== SUPPLIED DATA ==
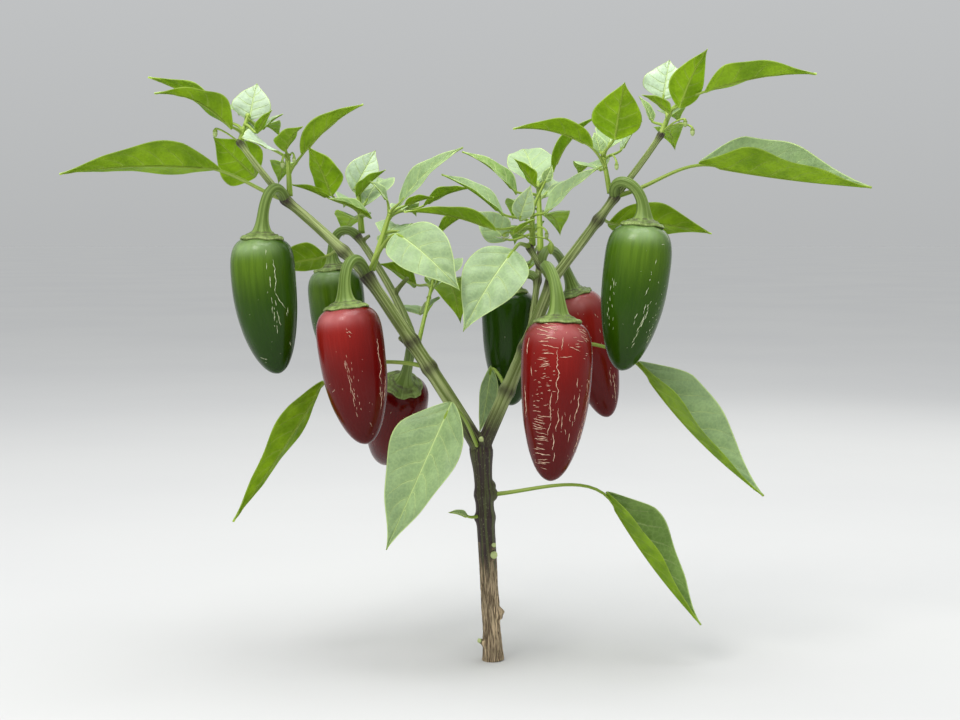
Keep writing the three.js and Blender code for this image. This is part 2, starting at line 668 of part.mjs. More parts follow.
for (const [name, limb] of Object.entries(LIMBS)) {
  const cutters = limb.carriers.map((carrier) => limbCutters[carrier]);
  addMesh(name, cutClear(limbSolid(name), cutters), limb.colour, 0.7);
  blockCurve(limbCurve(name), limb.radii[0]);
}

const allCutters = Object.values(limbCutters);

for (const [name, pepper] of Object.entries(PEPPERS)) {
  const colour = pepper.ripe ? COLOURS.red : COLOURS.green;
  addMesh(name, cutClear(pepperSolid(pepper), allCutters), colour, 0.25);
  const axis = bowedCurve(toVector(pepper.cap), toVector(pepper.tip), toVector(pepper.bow));
  blockCurve(axis, pepper.radius);
}

for (const [name, leaf] of Object.entries(SINGLE_LEAVES)) {
  const from = limbCurve(leaf.on).getPointAt(leaf.at);
  addMesh(name, cutClear(leafSolid(leaf, from, PETIOLE_RADIUS), allCutters), COLOURS.leaf, 0.45);
  blockLeaf(leaf);
}

for (const mass of Object.values(FOLIAGE)) {
  mass.leaves.forEach(blockLeaf);
  blockCurve(shootCurve(mass), mass.radius);
}

for (const [name, mass] of Object.entries(FOLIAGE)) {
  addMesh(name, cutClear(foliageSolid(mass), allCutters), COLOURS.foliage, 0.45);
}

export default plant;
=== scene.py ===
"""Dressed model of a chilli pepper plant: forked stem, glossy peppers, veined leaves and buds.

Sizes are in millimetres until a mesh is made, with +Z up and -Y towards the viewer.
"""

import logging
import math
from collections.abc import Sequence
from dataclasses import dataclass, field
from enum import Enum

import bpy
import numpy as np
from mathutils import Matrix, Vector, noise


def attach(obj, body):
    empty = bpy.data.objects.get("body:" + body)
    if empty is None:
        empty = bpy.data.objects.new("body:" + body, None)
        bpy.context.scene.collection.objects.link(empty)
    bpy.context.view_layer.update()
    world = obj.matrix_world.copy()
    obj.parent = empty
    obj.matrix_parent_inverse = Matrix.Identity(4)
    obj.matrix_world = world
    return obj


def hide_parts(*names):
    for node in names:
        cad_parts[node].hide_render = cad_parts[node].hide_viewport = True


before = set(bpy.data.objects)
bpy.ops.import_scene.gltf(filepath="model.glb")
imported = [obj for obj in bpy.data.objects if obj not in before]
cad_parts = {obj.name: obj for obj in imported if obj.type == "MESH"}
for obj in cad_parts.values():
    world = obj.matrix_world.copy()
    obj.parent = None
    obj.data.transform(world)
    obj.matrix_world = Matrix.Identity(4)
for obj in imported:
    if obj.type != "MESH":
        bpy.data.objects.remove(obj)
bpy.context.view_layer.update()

log = logging.getLogger("chilli_plant")

Point = tuple[float, float, float]
Colour = tuple[float, float, float]
Array = np.ndarray
Thing = bpy.types.Object
Material = bpy.types.Material
Socket = bpy.types.NodeSocket

MM = 0.001
BODY = "root"
STEM_RADIUS = 4.3
FOOT_FLARE = 1.1
PETIOLE_RADIUS = 0.9
SHOOT_LEAF_PETIOLE = 0.7
PEPPER_STALK_RADIUS = 2.4
PEPPER_CAP_SHARE = 0.66
FILLER_CLEARANCE = 3.5
FILLER_TRIES = 14
FILLER_SPREAD = math.radians(65)
GOLDEN_TURN = math.radians(137.5)
NONE = (0.0, 0.0, 0.0)
FRONT = np.array((0.0, -1.0, 0.0))
UP = np.array((0.0, 0.0, 1.0))


# Sizes of the plant's parts


@dataclass(frozen=True)
class Limb:
    """A stem or bough between two joints, with a swollen node at its end."""

    start: str
    end: str
    bow: Point
    radii: tuple[float, float]
    knuckle: float
    flare: float = 0.0


@dataclass(frozen=True)
class Pepper:
    """A pepper that hangs by a hooked stalk from a limb."""

    on: str
    at: float
    cap: Point
    tip: Point
    radius: float
    bow: Point
    hook: float
    lead: Point = NONE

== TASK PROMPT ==
Reproduce the lines exactly, from the line that contains "for (const [name, mass]" through the line that contains "stem or bough", and nothing more.

== FINAL RESULT ==
for (const [name, mass] of Object.entries(FOLIAGE)) {
  addMesh(name, cutClear(foliageSolid(mass), allCutters), COLOURS.foliage, 0.45);
}

export default plant;
=== scene.py ===
"""Dressed model of a chilli pepper plant: forked stem, glossy peppers, veined leaves and buds.

Sizes are in millimetres until a mesh is made, with +Z up and -Y towards the viewer.
"""

import logging
import math
from collections.abc import Sequence
from dataclasses import dataclass, field
from enum import Enum

import bpy
import numpy as np
from mathutils import Matrix, Vector, noise


def attach(obj, body):
    empty = bpy.data.objects.get("body:" + body)
    if empty is None:
        empty = bpy.data.objects.new("body:" + body, None)
        bpy.context.scene.collection.objects.link(empty)
    bpy.context.view_layer.update()
    world = obj.matrix_world.copy()
    obj.parent = empty
    obj.matrix_parent_inverse = Matrix.Identity(4)
    obj.matrix_world = world
    return obj


def hide_parts(*names):
    for node in names:
        cad_parts[node].hide_render = cad_parts[node].hide_viewport = True


before = set(bpy.data.objects)
bpy.ops.import_scene.gltf(filepath="model.glb")
imported = [obj for obj in bpy.data.objects if obj not in before]
cad_parts = {obj.name: obj for obj in imported if obj.type == "MESH"}
for obj in cad_parts.values():
    world = obj.matrix_world.copy()
    obj.parent = None
    obj.data.transform(world)
    obj.matrix_world = Matrix.Identity(4)
for obj in imported:
    if obj.type != "MESH":
        bpy.data.objects.remove(obj)
bpy.context.view_layer.update()

log = logging.getLogger("chilli_plant")

Point = tuple[float, float, float]
Colour = tuple[float, float, float]
Array = np.ndarray
Thing = bpy.types.Object
Material = bpy.types.Material
Socket = bpy.types.NodeSocket

MM = 0.001
BODY = "root"
STEM_RADIUS = 4.3
FOOT_FLARE = 1.1
PETIOLE_RADIUS = 0.9
SHOOT_LEAF_PETIOLE = 0.7
PEPPER_STALK_RADIUS = 2.4
PEPPER_CAP_SHARE = 0.66
FILLER_CLEARANCE = 3.5
FILLER_TRIES = 14
FILLER_SPREAD = math.radians(65)
GOLDEN_TURN = math.radians(137.5)
NONE = (0.0, 0.0, 0.0)
FRONT = np.array((0.0, -1.0, 0.0))
UP = np.array((0.0, 0.0, 1.0))


# Sizes of the plant's parts


@dataclass(frozen=True)
class Limb:
    """A stem or bough between two joints, with a swollen node at its end."""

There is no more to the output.